3. The device of claim 1 where the anodized layer is anodized aluminum.
4. The device of claim 1 where the substrate is Aluminum.
5. The device of claim 1 where the silicon nanowires are doped with Aluminum, the anodized layer is anodized aluminum and the substrate is aluminum.
6. The device of claim 1 where the silicon nanowires protrude past the opposing surface of the anodized layer.
7. A method of forming a plurality of silicon nanowires comprising:
Growing silicon nanowires using a VLS process through a plurality of pores of an anodized aluminum layer adjacent to an aluminum layer where the aluminum at the bottom of the anodized aluminum pores is the catalyst; and
Coating the silicon nanowires with an N-type semiconductor.
8. The method of claim 7 further comprising:
Anodizing an aluminum layer such that the anodization stops prior to a plurality of the pores formed by the anodization from reaching the surface of the substrate.
9. The method of claim 7 further comprising:
Masking off a predetermined region of the aluminum layer by forming an alumina layer that does not have pores in it in the pre-determined region.
10. The method of claim 7 further comprising preventing the n-type layer from being in electrical contact with the substrate.
11. The method of claim 7 further comprising continuing the VLS process until the aluminum constituting the catalyst is consumed as the dopant of the silicon nanowire.

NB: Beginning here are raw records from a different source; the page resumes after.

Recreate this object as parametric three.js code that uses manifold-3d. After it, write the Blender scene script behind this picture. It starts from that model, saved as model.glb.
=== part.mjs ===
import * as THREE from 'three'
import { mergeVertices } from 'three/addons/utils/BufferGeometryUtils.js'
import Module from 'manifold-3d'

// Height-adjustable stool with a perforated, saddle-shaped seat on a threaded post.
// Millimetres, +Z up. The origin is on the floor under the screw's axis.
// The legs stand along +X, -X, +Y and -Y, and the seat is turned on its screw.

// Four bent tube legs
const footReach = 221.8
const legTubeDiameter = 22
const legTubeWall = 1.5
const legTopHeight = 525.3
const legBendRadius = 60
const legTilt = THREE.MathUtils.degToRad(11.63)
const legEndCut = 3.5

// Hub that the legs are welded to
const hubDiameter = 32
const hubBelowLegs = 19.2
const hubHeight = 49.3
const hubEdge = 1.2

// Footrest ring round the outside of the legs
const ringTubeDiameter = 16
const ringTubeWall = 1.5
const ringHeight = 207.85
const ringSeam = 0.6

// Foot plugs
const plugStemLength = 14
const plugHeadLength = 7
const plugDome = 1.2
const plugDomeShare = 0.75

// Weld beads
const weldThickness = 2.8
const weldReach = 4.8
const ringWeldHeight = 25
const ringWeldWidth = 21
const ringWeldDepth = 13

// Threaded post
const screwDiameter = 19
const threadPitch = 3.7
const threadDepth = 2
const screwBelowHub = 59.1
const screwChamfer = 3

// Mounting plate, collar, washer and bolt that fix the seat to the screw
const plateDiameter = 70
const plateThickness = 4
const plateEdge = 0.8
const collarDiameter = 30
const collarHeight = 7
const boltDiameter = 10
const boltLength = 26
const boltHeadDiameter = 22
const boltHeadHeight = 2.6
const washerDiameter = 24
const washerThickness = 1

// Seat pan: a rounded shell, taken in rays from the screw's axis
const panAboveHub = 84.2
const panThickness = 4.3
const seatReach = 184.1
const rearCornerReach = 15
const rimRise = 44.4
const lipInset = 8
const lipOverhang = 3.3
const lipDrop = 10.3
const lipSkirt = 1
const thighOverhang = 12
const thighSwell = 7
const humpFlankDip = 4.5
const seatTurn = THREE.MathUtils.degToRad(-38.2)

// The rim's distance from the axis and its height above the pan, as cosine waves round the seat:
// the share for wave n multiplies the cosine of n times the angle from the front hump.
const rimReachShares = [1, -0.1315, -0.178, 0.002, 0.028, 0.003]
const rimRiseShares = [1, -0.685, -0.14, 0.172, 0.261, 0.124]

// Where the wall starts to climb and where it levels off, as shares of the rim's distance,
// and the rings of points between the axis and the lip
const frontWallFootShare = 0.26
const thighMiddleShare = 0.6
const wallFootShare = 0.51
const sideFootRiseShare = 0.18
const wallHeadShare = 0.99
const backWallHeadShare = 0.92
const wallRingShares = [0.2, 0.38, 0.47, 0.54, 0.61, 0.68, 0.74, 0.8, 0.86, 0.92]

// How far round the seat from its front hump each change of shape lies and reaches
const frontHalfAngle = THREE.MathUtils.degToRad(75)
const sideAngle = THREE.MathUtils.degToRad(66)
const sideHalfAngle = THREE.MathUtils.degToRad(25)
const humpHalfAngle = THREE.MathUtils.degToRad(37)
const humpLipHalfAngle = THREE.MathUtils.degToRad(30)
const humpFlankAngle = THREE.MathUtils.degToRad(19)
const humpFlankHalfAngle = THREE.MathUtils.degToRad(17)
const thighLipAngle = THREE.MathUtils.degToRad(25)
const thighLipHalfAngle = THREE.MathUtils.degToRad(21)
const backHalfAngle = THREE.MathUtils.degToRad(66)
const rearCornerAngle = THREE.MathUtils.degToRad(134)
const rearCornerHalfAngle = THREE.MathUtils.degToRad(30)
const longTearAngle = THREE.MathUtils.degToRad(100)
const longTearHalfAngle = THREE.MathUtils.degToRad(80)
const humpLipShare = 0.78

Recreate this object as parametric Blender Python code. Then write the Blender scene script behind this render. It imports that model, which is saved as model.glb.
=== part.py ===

12. A method of forming a silicon nanowire device comprising:
Anodizing an aluminum layer to produce a plurality of pores extending from the outer surface of the anodized layer to a location in an interface region at the bottom surface of the anodized layer such that a portion of aluminum remains at the bottom of the pores;
Growing silicon nanowires using the VLS process whereby the aluminum remaining at the bottom of the pores is used as the catalyst at the eutectic tip and as the dopant of the silicon nanowire.
13. The method of claim 12 further comprising continuing the silicon nanowire growth until the aluminum catalyst at the eutectic tip is consumed as dopant of the silicon nanowire.
14. The method of claim 12 further comprising, removing the eutectic tips of the plurality of silicon nanowires in order to remove the remaining catalyst.
15. The method of claim 10 further comprising coating the device with a passivating film in order to prevent a short circuit from the N-type layer to the substrate through any pores that do not have silicon nanowires growing through them.
16. The method of claim 7 further comprising coating the nanowires with an intrinsic silicon layer prior to coating with the N type silicon layer.
17. The method of claim 7 further comprising coating the nanowires with a P-type silicon layer prior to coating with the N type silicon layer.
18. The method of claim 7 further comprising etching the N-type silicon layer from a predetermined region of the anodized aluminum surface.
19. The device of claim 1 further comprising a layer of a transparent conductor, operatively in contact with the N-type silicon layer.
20. The device of claim 19 further comprising a metallic conducting wire operatively in contact with the transparent conductor layer.